======== Data extract ========
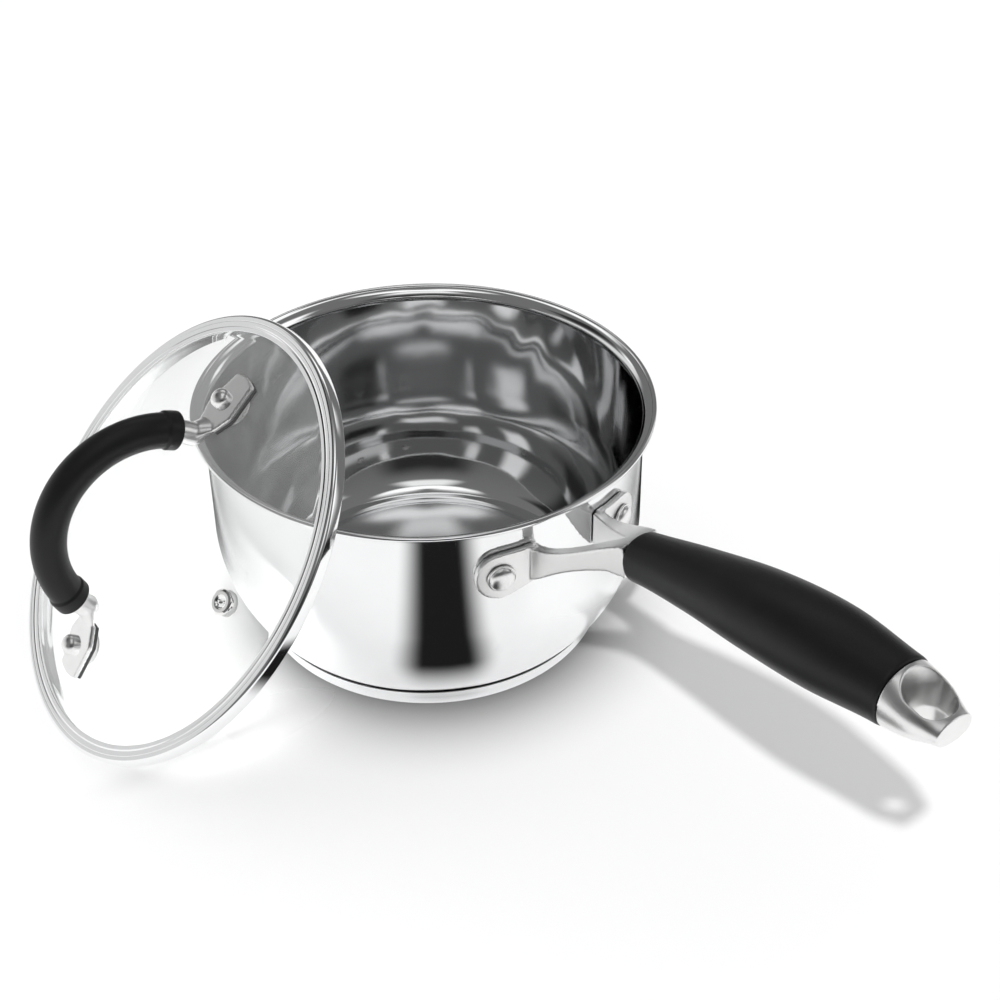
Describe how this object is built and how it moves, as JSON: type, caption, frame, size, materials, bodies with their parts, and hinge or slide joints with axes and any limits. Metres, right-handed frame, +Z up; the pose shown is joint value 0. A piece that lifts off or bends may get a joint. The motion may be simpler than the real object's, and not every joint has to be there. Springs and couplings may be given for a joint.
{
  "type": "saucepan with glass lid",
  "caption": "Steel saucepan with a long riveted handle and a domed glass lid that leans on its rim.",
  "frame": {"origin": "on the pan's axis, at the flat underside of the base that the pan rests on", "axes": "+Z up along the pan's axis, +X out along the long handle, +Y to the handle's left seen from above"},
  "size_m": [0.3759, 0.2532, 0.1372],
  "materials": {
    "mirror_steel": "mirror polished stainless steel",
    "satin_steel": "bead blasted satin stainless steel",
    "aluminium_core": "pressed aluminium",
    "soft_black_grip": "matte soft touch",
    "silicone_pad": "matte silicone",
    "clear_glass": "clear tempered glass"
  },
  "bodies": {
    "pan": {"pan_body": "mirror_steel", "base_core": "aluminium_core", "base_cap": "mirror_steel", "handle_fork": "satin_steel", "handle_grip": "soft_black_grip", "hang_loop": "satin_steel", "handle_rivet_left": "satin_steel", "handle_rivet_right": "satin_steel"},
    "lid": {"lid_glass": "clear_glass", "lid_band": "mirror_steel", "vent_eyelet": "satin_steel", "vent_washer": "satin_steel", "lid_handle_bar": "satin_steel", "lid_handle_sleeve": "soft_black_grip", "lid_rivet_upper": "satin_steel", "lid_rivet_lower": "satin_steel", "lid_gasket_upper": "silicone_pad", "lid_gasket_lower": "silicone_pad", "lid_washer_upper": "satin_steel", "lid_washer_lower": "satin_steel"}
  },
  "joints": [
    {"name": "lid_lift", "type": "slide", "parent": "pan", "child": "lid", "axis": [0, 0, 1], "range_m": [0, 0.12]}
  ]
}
========
**Exercise task**
Pull every line containing "with" from the data.

**Result of the exercise**
Describe how this object is built and how it moves, as JSON: type, caption, frame, size, materials, bodies with their parts, and hinge or slide joints with axes and any limits. Metres, right-handed frame, +Z up; the pose shown is joint value 0. A piece that lifts off or bends may get a joint. The motion may be simpler than the real object's, and not every joint has to be there. Springs and couplings may be given for a joint.
  "type": "saucepan with glass lid",
  "caption": "Steel saucepan with a long riveted handle and a domed glass lid that leans on its rim.",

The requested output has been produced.